▸ Exercise objective: Write out each line exactly as it stands, please.

>>>

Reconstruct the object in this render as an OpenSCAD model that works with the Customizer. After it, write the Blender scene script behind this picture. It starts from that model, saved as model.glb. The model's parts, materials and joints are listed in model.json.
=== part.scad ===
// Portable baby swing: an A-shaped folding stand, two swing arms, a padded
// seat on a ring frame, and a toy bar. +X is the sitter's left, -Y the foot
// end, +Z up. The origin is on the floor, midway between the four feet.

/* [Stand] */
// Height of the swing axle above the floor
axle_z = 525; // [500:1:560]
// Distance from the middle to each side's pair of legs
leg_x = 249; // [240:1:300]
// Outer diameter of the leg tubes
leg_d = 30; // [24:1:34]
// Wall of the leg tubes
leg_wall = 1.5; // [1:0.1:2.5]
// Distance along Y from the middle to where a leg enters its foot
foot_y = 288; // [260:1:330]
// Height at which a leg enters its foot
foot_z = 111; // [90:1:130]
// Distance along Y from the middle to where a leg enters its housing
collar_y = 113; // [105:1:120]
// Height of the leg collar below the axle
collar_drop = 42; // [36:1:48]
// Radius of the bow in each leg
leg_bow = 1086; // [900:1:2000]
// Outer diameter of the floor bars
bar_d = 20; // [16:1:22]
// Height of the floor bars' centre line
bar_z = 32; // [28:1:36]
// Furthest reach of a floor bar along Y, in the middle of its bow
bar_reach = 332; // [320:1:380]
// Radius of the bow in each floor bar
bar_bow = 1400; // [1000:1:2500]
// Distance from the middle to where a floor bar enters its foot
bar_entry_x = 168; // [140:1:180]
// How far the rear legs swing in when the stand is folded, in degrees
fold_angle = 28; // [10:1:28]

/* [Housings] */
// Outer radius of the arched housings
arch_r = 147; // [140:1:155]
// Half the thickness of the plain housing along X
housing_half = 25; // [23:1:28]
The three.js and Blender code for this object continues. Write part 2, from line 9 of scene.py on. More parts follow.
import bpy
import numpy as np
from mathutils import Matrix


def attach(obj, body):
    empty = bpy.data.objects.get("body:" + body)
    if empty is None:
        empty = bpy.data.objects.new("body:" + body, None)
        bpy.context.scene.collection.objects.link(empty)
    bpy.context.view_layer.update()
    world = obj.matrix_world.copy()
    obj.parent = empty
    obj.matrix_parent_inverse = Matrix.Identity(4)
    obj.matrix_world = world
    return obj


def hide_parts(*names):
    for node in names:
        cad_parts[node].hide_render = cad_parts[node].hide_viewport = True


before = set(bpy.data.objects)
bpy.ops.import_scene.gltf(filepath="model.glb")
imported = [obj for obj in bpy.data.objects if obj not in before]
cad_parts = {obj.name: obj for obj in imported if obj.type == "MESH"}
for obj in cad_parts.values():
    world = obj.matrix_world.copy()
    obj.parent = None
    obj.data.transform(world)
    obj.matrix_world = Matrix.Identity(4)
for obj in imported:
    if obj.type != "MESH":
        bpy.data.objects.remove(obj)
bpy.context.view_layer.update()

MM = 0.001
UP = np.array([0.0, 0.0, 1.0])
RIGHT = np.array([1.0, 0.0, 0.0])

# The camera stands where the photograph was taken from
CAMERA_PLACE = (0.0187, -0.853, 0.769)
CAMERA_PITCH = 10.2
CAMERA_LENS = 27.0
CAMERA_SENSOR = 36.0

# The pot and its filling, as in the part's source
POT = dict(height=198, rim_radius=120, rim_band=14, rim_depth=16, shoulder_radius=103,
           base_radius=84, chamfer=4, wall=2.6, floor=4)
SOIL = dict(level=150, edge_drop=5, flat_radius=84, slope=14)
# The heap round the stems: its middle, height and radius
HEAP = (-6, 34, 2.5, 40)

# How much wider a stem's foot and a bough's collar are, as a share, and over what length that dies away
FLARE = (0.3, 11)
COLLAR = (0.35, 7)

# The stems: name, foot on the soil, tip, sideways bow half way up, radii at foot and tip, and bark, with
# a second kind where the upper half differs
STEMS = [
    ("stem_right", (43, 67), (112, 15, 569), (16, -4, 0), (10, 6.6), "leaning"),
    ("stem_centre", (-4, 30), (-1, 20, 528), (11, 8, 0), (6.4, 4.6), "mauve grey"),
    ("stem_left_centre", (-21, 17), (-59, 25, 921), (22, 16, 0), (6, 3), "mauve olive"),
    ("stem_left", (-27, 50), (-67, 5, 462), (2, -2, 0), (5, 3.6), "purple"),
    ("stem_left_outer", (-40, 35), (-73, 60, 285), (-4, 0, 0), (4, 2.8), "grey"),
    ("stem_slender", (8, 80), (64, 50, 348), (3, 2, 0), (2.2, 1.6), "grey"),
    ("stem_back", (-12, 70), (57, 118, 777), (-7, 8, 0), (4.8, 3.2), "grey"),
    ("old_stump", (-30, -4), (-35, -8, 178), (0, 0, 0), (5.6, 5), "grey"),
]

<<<

▸ Task solution:
Reconstruct the object in this render as an OpenSCAD model that works with the Customizer. After it, write the Blender scene script behind this picture. It starts from that model, saved as model.glb. The model's parts, materials and joints are listed in model.json.
=== part.scad ===
// Portable baby swing: an A-shaped folding stand, two swing arms, a padded
// seat on a ring frame, and a toy bar. +X is the sitter's left, -Y the foot
// end, +Z up. The origin is on the floor, midway between the four feet.

/* [Stand] */
// Height of the swing axle above the floor
axle_z = 525; // [500:1:560]
// Distance from the middle to each side's pair of legs
leg_x = 249; // [240:1:300]
// Outer diameter of the leg tubes
leg_d = 30; // [24:1:34]
// Wall of the leg tubes
leg_wall = 1.5; // [1:0.1:2.5]
// Distance along Y from the middle to where a leg enters its foot
foot_y = 288; // [260:1:330]
// Height at which a leg enters its foot
foot_z = 111; // [90:1:130]
// Distance along Y from the middle to where a leg enters its housing
collar_y = 113; // [105:1:120]
// Height of the leg collar below the axle
collar_drop = 42; // [36:1:48]
// Radius of the bow in each leg
leg_bow = 1086; // [900:1:2000]
// Outer diameter of the floor bars
bar_d = 20; // [16:1:22]
// Height of the floor bars' centre line
bar_z = 32; // [28:1:36]
// Furthest reach of a floor bar along Y, in the middle of its bow
bar_reach = 332; // [320:1:380]
// Radius of the bow in each floor bar
bar_bow = 1400; // [1000:1:2500]
// Distance from the middle to where a floor bar enters its foot
bar_entry_x = 168; // [140:1:180]
// How far the rear legs swing in when the stand is folded, in degrees
fold_angle = 28; // [10:1:28]

/* [Housings] */
// Outer radius of the arched housings
arch_r = 147; // [140:1:155]
// Half the thickness of the plain housing along X
housing_half = 25; // [23:1:28]
The three.js and Blender code for this object continues. Write part 2, from line 9 of scene.py on. More parts follow.
import bpy
import numpy as np
from mathutils import Matrix


def attach(obj, body):
    empty = bpy.data.objects.get("body:" + body)
    if empty is None:
        empty = bpy.data.objects.new("body:" + body, None)
        bpy.context.scene.collection.objects.link(empty)
    bpy.context.view_layer.update()
    world = obj.matrix_world.copy()
    obj.parent = empty
    obj.matrix_parent_inverse = Matrix.Identity(4)
    obj.matrix_world = world
    return obj


def hide_parts(*names):
    for node in names:
        cad_parts[node].hide_render = cad_parts[node].hide_viewport = True


before = set(bpy.data.objects)
bpy.ops.import_scene.gltf(filepath="model.glb")
imported = [obj for obj in bpy.data.objects if obj not in before]
cad_parts = {obj.name: obj for obj in imported if obj.type == "MESH"}
for obj in cad_parts.values():
    world = obj.matrix_world.copy()
    obj.parent = None
    obj.data.transform(world)
    obj.matrix_world = Matrix.Identity(4)
for obj in imported:
    if obj.type != "MESH":
        bpy.data.objects.remove(obj)
bpy.context.view_layer.update()

MM = 0.001
UP = np.array([0.0, 0.0, 1.0])
RIGHT = np.array([1.0, 0.0, 0.0])

# The camera stands where the photograph was taken from
CAMERA_PLACE = (0.0187, -0.853, 0.769)
CAMERA_PITCH = 10.2
CAMERA_LENS = 27.0
CAMERA_SENSOR = 36.0

# The pot and its filling, as in the part's source
POT = dict(height=198, rim_radius=120, rim_band=14, rim_depth=16, shoulder_radius=103,
           base_radius=84, chamfer=4, wall=2.6, floor=4)
SOIL = dict(level=150, edge_drop=5, flat_radius=84, slope=14)
# The heap round the stems: its middle, height and radius
HEAP = (-6, 34, 2.5, 40)

# How much wider a stem's foot and a bough's collar are, as a share, and over what length that dies away
FLARE = (0.3, 11)
COLLAR = (0.35, 7)

# The stems: name, foot on the soil, tip, sideways bow half way up, radii at foot and tip, and bark, with
# a second kind where the upper half differs
STEMS = [
    ("stem_right", (43, 67), (112, 15, 569), (16, -4, 0), (10, 6.6), "leaning"),
    ("stem_centre", (-4, 30), (-1, 20, 528), (11, 8, 0), (6.4, 4.6), "mauve grey"),
    ("stem_left_centre", (-21, 17), (-59, 25, 921), (22, 16, 0), (6, 3), "mauve olive"),
    ("stem_left", (-27, 50), (-67, 5, 462), (2, -2, 0), (5, 3.6), "purple"),
    ("stem_left_outer", (-40, 35), (-73, 60, 285), (-4, 0, 0), (4, 2.8), "grey"),
    ("stem_slender", (8, 80), (64, 50, 348), (3, 2, 0), (2.2, 1.6), "grey"),
    ("stem_back", (-12, 70), (57, 118, 777), (-7, 8, 0), (4.8, 3.2), "grey"),
    ("old_stump", (-30, -4), (-35, -8, 178), (0, 0, 0), (5.6, 5), "grey"),
]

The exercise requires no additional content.